### Task objective
Return the listing below in full, with every line exactly as it is.

### Dataset extract
= = =
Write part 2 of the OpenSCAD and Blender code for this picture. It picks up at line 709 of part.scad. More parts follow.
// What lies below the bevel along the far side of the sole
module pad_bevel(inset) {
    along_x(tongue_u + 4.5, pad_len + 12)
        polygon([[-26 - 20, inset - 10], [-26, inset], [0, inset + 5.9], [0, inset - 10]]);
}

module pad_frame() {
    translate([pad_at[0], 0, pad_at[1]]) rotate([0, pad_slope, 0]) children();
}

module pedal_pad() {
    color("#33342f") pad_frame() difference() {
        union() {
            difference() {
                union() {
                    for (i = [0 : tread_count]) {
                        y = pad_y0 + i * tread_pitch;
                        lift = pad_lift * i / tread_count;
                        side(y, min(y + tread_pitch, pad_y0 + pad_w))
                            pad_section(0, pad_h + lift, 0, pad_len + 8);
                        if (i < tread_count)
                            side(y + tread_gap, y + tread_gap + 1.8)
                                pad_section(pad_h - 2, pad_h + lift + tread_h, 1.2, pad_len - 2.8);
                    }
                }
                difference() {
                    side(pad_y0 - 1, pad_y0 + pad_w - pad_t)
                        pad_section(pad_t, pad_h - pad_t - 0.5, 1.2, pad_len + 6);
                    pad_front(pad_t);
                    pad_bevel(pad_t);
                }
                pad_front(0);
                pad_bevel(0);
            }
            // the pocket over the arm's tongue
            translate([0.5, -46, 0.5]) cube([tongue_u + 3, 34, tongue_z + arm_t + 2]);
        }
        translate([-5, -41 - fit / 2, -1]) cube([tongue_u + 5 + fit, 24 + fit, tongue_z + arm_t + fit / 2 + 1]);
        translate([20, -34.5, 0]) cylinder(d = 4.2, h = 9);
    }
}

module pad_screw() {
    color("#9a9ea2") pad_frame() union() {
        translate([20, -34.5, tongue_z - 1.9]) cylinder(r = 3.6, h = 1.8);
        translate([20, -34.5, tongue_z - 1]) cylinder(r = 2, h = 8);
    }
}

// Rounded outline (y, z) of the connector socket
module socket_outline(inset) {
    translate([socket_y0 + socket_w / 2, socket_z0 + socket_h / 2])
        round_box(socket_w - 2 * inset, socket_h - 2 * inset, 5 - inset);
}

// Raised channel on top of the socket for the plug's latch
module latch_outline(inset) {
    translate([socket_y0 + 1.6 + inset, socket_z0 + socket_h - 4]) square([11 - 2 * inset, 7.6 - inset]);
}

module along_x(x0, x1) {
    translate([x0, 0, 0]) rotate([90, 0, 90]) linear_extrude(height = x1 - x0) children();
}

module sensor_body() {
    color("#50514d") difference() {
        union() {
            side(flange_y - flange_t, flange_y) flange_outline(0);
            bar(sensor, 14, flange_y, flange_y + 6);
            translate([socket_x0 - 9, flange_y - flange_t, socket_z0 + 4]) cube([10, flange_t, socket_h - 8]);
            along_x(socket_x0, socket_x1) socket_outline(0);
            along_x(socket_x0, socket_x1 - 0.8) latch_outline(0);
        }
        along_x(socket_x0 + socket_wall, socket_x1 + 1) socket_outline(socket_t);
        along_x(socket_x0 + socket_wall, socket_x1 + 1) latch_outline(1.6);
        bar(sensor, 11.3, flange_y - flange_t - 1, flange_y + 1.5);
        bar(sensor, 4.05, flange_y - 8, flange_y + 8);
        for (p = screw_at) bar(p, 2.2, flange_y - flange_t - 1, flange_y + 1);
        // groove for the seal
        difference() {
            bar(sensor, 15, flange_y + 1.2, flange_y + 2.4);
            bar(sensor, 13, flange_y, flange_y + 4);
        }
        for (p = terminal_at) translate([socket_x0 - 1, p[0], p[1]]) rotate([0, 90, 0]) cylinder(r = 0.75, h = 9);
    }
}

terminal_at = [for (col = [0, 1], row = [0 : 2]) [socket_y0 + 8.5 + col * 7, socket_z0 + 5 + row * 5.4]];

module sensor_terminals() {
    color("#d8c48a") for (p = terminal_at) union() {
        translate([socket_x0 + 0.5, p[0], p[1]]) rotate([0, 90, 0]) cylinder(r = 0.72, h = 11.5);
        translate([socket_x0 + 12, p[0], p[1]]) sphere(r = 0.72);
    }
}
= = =
### Correct output
Write part 2 of the OpenSCAD and Blender code for this picture. It picks up at line 709 of part.scad. More parts follow.
// What lies below the bevel along the far side of the sole
module pad_bevel(inset) {
    along_x(tongue_u + 4.5, pad_len + 12)
        polygon([[-26 - 20, inset - 10], [-26, inset], [0, inset + 5.9], [0, inset - 10]]);
}

module pad_frame() {
    translate([pad_at[0], 0, pad_at[1]]) rotate([0, pad_slope, 0]) children();
}

module pedal_pad() {
    color("#33342f") pad_frame() difference() {
        union() {
            difference() {
                union() {
                    for (i = [0 : tread_count]) {
                        y = pad_y0 + i * tread_pitch;
                        lift = pad_lift * i / tread_count;
                        side(y, min(y + tread_pitch, pad_y0 + pad_w))
                            pad_section(0, pad_h + lift, 0, pad_len + 8);
                        if (i < tread_count)
                            side(y + tread_gap, y + tread_gap + 1.8)
                                pad_section(pad_h - 2, pad_h + lift + tread_h, 1.2, pad_len - 2.8);
                    }
                }
                difference() {
                    side(pad_y0 - 1, pad_y0 + pad_w - pad_t)
                        pad_section(pad_t, pad_h - pad_t - 0.5, 1.2, pad_len + 6);
                    pad_front(pad_t);
                    pad_bevel(pad_t);
                }
                pad_front(0);
                pad_bevel(0);
            }
            // the pocket over the arm's tongue
            translate([0.5, -46, 0.5]) cube([tongue_u + 3, 34, tongue_z + arm_t + 2]);
        }
        translate([-5, -41 - fit / 2, -1]) cube([tongue_u + 5 + fit, 24 + fit, tongue_z + arm_t + fit / 2 + 1]);
        translate([20, -34.5, 0]) cylinder(d = 4.2, h = 9);
    }
}

module pad_screw() {
    color("#9a9ea2") pad_frame() union() {
        translate([20, -34.5, tongue_z - 1.9]) cylinder(r = 3.6, h = 1.8);
        translate([20, -34.5, tongue_z - 1]) cylinder(r = 2, h = 8);
    }
}

// Rounded outline (y, z) of the connector socket
module socket_outline(inset) {
    translate([socket_y0 + socket_w / 2, socket_z0 + socket_h / 2])
        round_box(socket_w - 2 * inset, socket_h - 2 * inset, 5 - inset);
}

// Raised channel on top of the socket for the plug's latch
module latch_outline(inset) {
    translate([socket_y0 + 1.6 + inset, socket_z0 + socket_h - 4]) square([11 - 2 * inset, 7.6 - inset]);
}

module along_x(x0, x1) {
    translate([x0, 0, 0]) rotate([90, 0, 90]) linear_extrude(height = x1 - x0) children();
}

module sensor_body() {
    color("#50514d") difference() {
        union() {
            side(flange_y - flange_t, flange_y) flange_outline(0);
            bar(sensor, 14, flange_y, flange_y + 6);
            translate([socket_x0 - 9, flange_y - flange_t, socket_z0 + 4]) cube([10, flange_t, socket_h - 8]);
            along_x(socket_x0, socket_x1) socket_outline(0);
            along_x(socket_x0, socket_x1 - 0.8) latch_outline(0);
        }
        along_x(socket_x0 + socket_wall, socket_x1 + 1) socket_outline(socket_t);
        along_x(socket_x0 + socket_wall, socket_x1 + 1) latch_outline(1.6);
        bar(sensor, 11.3, flange_y - flange_t - 1, flange_y + 1.5);
        bar(sensor, 4.05, flange_y - 8, flange_y + 8);
        for (p = screw_at) bar(p, 2.2, flange_y - flange_t - 1, flange_y + 1);
        // groove for the seal
        difference() {
            bar(sensor, 15, flange_y + 1.2, flange_y + 2.4);
            bar(sensor, 13, flange_y, flange_y + 4);
        }
        for (p = terminal_at) translate([socket_x0 - 1, p[0], p[1]]) rotate([0, 90, 0]) cylinder(r = 0.75, h = 9);
    }
}

terminal_at = [for (col = [0, 1], row = [0 : 2]) [socket_y0 + 8.5 + col * 7, socket_z0 + 5 + row * 5.4]];

module sensor_terminals() {
    color("#d8c48a") for (p = terminal_at) union() {
        translate([socket_x0 + 0.5, p[0], p[1]]) rotate([0, 90, 0]) cylinder(r = 0.72, h = 11.5);
        translate([socket_x0 + 12, p[0], p[1]]) sphere(r = 0.72);
    }
}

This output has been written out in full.